The eighties were known for gratuitous violence and bombastic action, and no other film captured that spirit perfectly than in Rambo 3. A former special forces operative, his commander, a full cavalry of the Mujahideen militia up against everything that the Russian army could throw at them in the middle of the Afghan desert?

A setup like that was already beyond fantastic, but throw in a scene that has Rambo driving a flaming tank into a Russian gunship that ends in a baysplosion, and you’ve got the pinnacle of 80s action, right there.

Saving Private Ryan – Battle of Omaha Beach

While the Hitler Channel on DSTV may be filled with far too much World War 2 content than is actually necessary, until then, no one knew exactly just how bad the struggle to invade Europe actually was.

Enter Steven Spielberg, thousands of extras and more than a few people on the set who had been legitimately amputated in real life, as they brought the full horror of war down on viewers.

Dark, horrible and a stark reminder of what our grandparents fought for back in that day.

Independence Day – Battle of New York

Sure, Will Smith and Jeff Goldblum may have opened the gates for humanity to finally go toe to toe with alien invaders, but it was the rallied forces of armies across the world that really finished the job that they had started.

A blistering aerial battle that saw fighter jets tomahawk UFOs right out of the sky, that defeat for the aliens would have been embarrasing enough if their massive mothership hadn’t been destroyed by an alcoholic kamikaze redneck at the end of the day.
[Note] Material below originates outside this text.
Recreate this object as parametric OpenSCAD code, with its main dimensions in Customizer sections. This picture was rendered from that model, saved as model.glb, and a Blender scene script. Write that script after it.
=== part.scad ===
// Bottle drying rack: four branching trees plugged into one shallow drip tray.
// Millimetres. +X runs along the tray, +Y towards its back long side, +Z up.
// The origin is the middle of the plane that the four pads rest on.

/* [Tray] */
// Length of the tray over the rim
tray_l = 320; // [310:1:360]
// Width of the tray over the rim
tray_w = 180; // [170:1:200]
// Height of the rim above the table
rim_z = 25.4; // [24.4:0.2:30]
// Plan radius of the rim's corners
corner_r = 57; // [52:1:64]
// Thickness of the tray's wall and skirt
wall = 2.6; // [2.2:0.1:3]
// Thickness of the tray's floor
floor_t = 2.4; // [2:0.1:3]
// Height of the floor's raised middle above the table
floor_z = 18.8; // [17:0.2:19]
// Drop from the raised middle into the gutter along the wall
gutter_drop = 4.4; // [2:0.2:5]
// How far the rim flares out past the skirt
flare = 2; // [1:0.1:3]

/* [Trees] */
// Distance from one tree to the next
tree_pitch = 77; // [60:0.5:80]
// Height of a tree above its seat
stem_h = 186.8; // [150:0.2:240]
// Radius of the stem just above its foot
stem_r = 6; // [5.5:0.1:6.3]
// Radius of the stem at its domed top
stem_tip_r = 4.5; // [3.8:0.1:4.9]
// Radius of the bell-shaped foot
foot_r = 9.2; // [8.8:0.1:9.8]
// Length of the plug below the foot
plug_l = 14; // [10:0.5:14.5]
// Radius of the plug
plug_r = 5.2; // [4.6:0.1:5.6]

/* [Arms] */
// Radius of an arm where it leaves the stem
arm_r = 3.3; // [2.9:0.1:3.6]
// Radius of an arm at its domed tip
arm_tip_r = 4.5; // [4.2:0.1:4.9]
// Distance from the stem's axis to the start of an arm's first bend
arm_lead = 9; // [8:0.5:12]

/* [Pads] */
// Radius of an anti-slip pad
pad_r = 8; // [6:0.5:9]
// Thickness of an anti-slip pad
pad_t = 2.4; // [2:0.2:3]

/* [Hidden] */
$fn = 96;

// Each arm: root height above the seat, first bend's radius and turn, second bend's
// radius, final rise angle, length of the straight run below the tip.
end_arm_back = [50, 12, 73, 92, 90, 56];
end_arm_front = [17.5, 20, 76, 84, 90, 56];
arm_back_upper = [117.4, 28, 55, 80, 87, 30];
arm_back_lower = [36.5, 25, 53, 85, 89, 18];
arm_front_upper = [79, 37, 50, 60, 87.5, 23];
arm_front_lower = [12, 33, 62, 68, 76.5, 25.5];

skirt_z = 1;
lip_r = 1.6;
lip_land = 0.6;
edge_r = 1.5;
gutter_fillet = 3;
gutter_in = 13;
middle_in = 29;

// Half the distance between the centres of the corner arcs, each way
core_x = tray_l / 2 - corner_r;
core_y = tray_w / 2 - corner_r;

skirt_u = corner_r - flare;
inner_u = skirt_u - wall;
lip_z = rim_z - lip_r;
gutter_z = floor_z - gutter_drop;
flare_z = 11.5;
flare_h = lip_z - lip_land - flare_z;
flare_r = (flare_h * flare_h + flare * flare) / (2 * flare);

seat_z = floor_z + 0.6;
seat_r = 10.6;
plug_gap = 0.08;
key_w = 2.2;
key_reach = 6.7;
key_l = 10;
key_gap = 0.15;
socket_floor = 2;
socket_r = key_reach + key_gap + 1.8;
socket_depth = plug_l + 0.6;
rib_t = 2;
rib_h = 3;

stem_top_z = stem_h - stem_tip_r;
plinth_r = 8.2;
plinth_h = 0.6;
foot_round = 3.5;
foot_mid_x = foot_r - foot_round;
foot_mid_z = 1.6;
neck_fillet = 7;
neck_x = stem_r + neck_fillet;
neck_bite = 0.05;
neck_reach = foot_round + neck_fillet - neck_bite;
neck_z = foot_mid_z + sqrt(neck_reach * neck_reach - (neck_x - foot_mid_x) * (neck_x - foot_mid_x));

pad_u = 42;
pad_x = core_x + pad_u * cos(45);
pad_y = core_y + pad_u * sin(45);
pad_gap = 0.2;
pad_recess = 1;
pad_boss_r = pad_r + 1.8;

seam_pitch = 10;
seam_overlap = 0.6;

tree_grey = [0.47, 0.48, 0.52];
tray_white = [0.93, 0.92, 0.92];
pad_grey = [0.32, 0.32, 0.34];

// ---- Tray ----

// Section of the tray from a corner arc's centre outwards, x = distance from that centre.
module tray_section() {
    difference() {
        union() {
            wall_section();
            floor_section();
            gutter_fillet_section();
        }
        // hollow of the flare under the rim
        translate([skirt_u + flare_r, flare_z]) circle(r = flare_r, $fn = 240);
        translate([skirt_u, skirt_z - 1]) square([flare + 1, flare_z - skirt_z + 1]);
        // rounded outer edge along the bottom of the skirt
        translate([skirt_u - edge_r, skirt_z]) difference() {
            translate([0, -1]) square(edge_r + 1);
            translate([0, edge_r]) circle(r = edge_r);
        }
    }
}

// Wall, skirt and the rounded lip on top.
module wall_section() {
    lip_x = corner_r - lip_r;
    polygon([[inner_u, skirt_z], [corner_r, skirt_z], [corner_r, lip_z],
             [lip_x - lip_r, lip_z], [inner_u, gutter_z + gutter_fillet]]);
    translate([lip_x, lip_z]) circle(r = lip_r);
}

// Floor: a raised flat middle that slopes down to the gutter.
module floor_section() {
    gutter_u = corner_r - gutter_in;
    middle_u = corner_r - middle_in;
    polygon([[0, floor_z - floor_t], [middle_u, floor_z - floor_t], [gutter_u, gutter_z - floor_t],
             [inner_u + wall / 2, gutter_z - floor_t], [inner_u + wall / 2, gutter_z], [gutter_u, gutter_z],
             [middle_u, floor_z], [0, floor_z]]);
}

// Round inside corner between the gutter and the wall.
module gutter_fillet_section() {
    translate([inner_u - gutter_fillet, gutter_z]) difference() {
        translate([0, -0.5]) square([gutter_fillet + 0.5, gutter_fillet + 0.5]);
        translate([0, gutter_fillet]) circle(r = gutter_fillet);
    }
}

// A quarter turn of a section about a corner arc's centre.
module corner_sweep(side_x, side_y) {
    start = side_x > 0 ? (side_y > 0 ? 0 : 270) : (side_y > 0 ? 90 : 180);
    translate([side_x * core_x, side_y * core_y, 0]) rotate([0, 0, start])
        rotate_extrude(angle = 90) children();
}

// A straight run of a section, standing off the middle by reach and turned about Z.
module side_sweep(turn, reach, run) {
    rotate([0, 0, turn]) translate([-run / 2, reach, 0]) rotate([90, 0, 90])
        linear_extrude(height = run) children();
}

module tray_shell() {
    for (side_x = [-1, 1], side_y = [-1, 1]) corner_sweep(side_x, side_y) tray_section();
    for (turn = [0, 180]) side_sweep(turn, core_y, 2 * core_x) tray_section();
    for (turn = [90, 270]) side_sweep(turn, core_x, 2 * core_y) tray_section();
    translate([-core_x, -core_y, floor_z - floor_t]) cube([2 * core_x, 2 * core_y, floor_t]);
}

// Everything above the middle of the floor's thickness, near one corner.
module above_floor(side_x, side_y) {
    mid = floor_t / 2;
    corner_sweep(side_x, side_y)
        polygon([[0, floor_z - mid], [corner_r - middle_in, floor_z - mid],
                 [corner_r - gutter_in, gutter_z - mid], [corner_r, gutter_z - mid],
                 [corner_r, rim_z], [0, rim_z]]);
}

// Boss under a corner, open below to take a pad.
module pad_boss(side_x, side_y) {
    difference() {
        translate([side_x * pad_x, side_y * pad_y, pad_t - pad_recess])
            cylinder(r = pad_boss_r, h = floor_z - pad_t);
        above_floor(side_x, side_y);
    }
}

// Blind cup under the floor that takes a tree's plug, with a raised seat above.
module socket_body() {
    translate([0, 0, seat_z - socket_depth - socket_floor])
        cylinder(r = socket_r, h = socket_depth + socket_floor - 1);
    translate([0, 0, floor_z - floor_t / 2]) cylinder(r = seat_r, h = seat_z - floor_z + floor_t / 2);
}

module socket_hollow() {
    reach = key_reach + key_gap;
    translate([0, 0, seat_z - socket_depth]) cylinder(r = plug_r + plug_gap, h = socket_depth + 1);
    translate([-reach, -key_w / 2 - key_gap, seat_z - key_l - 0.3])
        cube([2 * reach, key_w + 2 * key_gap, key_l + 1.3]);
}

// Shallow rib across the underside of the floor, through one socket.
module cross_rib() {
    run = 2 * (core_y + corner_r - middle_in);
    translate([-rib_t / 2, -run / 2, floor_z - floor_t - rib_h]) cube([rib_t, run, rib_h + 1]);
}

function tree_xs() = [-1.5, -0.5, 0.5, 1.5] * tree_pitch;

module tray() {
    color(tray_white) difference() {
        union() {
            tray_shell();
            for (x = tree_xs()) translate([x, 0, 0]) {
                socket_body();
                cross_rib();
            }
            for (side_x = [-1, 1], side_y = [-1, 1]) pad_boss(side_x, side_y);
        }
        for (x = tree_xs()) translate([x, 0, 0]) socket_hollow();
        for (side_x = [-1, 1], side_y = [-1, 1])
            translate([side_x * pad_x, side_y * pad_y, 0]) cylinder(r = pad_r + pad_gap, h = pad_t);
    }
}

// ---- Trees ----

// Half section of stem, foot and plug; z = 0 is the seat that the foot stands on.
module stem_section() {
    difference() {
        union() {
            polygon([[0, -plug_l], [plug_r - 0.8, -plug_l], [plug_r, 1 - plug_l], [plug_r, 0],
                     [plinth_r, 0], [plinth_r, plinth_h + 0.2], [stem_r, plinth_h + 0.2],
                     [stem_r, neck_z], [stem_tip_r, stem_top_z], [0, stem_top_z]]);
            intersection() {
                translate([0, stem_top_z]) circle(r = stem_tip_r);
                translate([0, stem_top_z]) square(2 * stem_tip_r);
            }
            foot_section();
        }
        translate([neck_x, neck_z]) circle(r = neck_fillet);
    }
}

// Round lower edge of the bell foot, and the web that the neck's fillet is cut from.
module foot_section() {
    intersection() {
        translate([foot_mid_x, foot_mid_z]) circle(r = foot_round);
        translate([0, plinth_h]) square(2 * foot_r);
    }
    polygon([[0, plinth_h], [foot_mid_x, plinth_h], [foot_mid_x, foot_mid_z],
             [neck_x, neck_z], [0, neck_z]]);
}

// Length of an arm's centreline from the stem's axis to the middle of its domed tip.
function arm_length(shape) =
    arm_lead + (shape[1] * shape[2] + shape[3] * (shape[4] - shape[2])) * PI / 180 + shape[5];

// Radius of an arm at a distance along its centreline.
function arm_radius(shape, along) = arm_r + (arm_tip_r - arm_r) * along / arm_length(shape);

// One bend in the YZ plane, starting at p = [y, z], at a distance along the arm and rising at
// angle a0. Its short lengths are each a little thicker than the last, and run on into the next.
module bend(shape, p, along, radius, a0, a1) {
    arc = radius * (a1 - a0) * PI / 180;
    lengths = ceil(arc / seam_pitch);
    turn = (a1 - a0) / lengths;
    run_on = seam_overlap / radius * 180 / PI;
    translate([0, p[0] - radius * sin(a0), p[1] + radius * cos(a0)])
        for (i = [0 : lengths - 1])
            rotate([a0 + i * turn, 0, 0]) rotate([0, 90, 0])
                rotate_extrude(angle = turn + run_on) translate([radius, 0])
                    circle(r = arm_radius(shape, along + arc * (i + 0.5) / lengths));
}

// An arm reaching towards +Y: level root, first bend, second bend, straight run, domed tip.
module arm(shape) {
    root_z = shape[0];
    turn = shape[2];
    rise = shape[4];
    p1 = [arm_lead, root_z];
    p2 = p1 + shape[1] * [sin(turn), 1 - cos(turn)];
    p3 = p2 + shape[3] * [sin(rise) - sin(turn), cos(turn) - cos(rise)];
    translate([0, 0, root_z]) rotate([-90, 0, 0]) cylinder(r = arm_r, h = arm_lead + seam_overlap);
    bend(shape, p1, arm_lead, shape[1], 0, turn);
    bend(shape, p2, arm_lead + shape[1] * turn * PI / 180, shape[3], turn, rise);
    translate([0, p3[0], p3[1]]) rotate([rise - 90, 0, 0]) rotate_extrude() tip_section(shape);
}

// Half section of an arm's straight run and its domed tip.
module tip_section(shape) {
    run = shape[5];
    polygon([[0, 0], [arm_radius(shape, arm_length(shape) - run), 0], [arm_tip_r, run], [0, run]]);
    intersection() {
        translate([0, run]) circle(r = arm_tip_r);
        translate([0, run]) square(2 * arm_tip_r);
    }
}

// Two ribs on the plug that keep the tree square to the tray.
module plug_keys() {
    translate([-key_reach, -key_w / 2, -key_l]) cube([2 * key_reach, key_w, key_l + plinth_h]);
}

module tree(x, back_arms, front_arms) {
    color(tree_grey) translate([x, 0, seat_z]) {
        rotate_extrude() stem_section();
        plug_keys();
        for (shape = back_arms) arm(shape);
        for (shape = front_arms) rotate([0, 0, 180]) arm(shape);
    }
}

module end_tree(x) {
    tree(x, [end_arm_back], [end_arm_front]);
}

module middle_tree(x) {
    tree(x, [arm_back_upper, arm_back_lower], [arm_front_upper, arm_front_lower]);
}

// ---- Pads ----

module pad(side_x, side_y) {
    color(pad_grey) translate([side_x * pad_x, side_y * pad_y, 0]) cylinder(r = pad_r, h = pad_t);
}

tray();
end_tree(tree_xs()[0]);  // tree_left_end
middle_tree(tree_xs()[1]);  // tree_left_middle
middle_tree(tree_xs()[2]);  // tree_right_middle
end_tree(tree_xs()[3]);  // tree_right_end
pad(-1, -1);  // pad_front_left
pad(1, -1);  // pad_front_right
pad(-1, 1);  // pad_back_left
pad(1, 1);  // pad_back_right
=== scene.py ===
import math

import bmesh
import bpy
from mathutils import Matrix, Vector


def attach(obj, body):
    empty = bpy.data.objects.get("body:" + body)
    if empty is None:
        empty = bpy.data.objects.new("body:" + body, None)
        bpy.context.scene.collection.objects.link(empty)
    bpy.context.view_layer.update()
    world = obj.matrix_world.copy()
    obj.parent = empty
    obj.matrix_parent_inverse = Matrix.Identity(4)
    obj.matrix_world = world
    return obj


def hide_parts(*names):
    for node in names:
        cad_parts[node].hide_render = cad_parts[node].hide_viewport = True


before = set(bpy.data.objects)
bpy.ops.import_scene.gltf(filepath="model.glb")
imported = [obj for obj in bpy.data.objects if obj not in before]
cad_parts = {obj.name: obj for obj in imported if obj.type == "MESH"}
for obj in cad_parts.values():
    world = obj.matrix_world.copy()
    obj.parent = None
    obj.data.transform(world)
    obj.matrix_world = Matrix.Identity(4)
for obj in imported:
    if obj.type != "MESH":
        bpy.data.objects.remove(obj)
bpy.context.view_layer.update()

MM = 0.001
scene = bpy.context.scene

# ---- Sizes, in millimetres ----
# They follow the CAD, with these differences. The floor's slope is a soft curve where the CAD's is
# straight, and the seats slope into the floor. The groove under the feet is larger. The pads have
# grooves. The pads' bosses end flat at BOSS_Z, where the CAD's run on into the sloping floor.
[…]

Last Updated: December 6, 2012

13 Comments

  1. The Battle of Wolf 359

    Reply

  2. Rincethis

    December 6, 2012 at 15:09

    I forget the name of the movie. It was one between good and evil. There is an epic battle at the end that sees the the devil actually appear, and just before he kills the main protag (I think Connar from Terminator) Gods smites the battlefield. Awesome battle though.

    Reply

    • James Francis

      December 6, 2012 at 18:21

      Damn, I got to find a copy of this… Sounds like everything Legion wasn’t.

      Reply

      • Rincethis

        December 6, 2012 at 19:58

        do it mate. I was very surprised by it. Nice origin story with brothers against each other. Awesome battle and decent effects. Was also dissapointed in Legion

        Reply

        • James Francis

          December 7, 2012 at 10:17

          It looks like one of those movies made by evangelist Christians. I can dig that – this may sound strange, but I was disappointed that they didn’t have more budget for the Left Behind films.
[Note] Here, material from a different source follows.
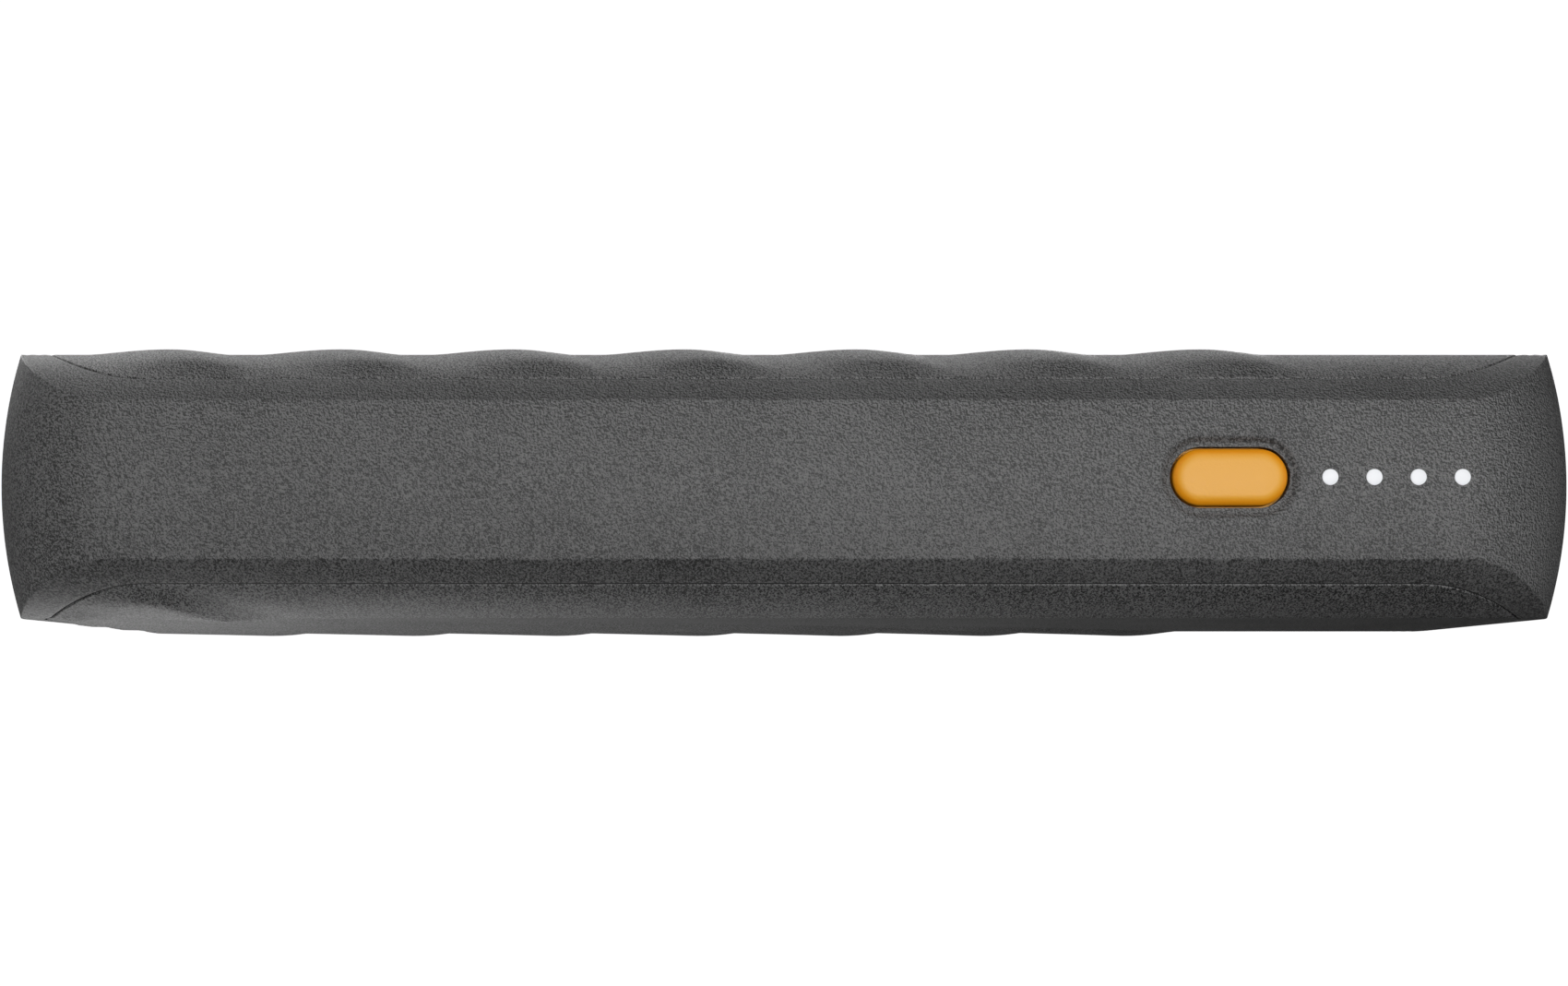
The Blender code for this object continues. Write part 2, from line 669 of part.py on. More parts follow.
def power_button(centre, finish):
    """The cap with its crowned face, a flange that keeps it behind the wall, and a short stem."""
    face = -HALF_WIDTH - BUTTON_PROUD
    flange_front = INNER_FACE_Y + FIT
    flange_back = flange_front + BUTTON_FLANGE
    levels = [(face + behind, -inset) for behind, inset in BUTTON_ROLL]
    levels += [
        (flange_front, 0.0),
        (flange_front, BUTTON_FLANGE_REACH),
        (flange_back, BUTTON_FLANGE_REACH),
    ]
    place = (BUTTON_X, -HALF_WIDTH, CONTROLS_Z)
    rings = button_rings(0.0, [(y + HALF_WIDTH, extra) for y, extra in levels])
    return make_object("power_button", stack(rings), finish, centre, place)


def light_pipe(centre, finish):
    """One clear moulding: a bar behind the wall with four pins that end flush with it."""
    front = INNER_FACE_Y + FIT
    reach = 2.5 * MM
    xs = light_places()
    bar = boxes(
        (
            (xs[0] - reach, front, CONTROLS_Z - reach * 0.7),
            (xs[-1] + reach, front + LIGHT_BAR, CONTROLS_Z + reach * 0.7),
        )
    )
    pipe = make_object("light_pipe", bar, finish, centre)
    flush = -HALF_WIDTH + 0.02 * MM
    for i, x in enumerate(xs):
        pin = turned(
            [(LIGHT_RADIUS, flush), (LIGHT_RADIUS, front + LIGHT_BAR / 2)], "Y", (x, 0, CONTROLS_Z), 12
        )
        boolean(pipe, make_object(f"pin_{i}", pin, None, centre), "UNION")
    return pipe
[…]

          Sheesh, I really am an apocalypse junkie. I’ll watch anything!

          Reply

          • Rincethis

            December 7, 2012 at 10:23

            Yeah, there was a defo evangelist element to it. But still fun. The bad guy is a total dick 🙂

          • DarthofZA

            December 7, 2012 at 13:09

            Well… I don’t see why Christians would pay for movies like Left Behind to be made when the beliefs the books were based on don’t exactly line up with the Bible, and pretty much 99% of Bible scholars agree that they are way way way off the mark. /UnBiblical Rapture Rant

          • James Francis

            December 7, 2012 at 14:55

            It’s totally Christian. The Biblical accuracy is a matter of which denomination you belong to. So Catholics would not agree at all, but your adventists and evangelicals eat it up like cake. If it’s about two kids who find a gingerbread house, it’s Hansel & Gretel – no matter how the story gets told.

          • DarthofZA

            December 7, 2012 at 16:16

            Not true. The theory of a rapture happening where all the Christians disappear is new as far as church history goes. A vast majority of the Pentecostal or “Happy Clappy” churches don’t believe it at all. You go to Bible college or read Daniel, Matthew, Isaiah and Revelations (the 4 books that touch the end times the most) and a picture very different to a rapture is painted. The theory was only invented in the 1820s, and not taught anywhere until popularised in the early 1970s. It spread like wildfire and was taught everywhere because no one questioned it at first. But once you start looking into it, for every 1 scripture that hints that the theory could be true (not end times in general, but the part about the rapture happening and the final destruction), there are about 3 that explicitly go against it. This isn’t a place to argue it, but do some church history or even google the rapture theory, you’ll find tons of stuff that doesn’t support it. I even have the book at home by Tim Lahaye where he shows how he got his theory and how it ties into the Bible, and his arguements are full of “could mean this” and “which would give way for something like this to happen”s. Even he is unsure of the theory (the book has a blue cover, can’t remember the title though). Believe it if you want, but don’t claim that it is Biblical, the Bible will disagree with you.

          • James Francis

            December 8, 2012 at 19:17

            All true, but they still identify themselves as Christian. Fundamentally, if they believe in the resurrection and the trinity, they qualify as an offshoot of Christianity. Everything else is open to interpretation.

  3. Kervyn Cloete

    December 6, 2012 at 15:12

    If Braveheart was not on that list, you and I would have had some words, Bonthuys,

    And by “you and I” I actually just mean “you”. And by “words” I actually mean “a makeshift helmet placed over your head, while bees are poured in through a hole at the top”.

    Reply

  4. DarthofZA

    December 6, 2012 at 15:17

    The battle at the End of Avengers. Maybe not.. but was epic. That one shot that lasts over a minute that goes over each and every single Avenger at different points in the fight has got to be the best shot in cinema history.

    Reply

  5. James Francis

    December 6, 2012 at 18:23

    Nice touch including Zulu. That is still an awesome movie.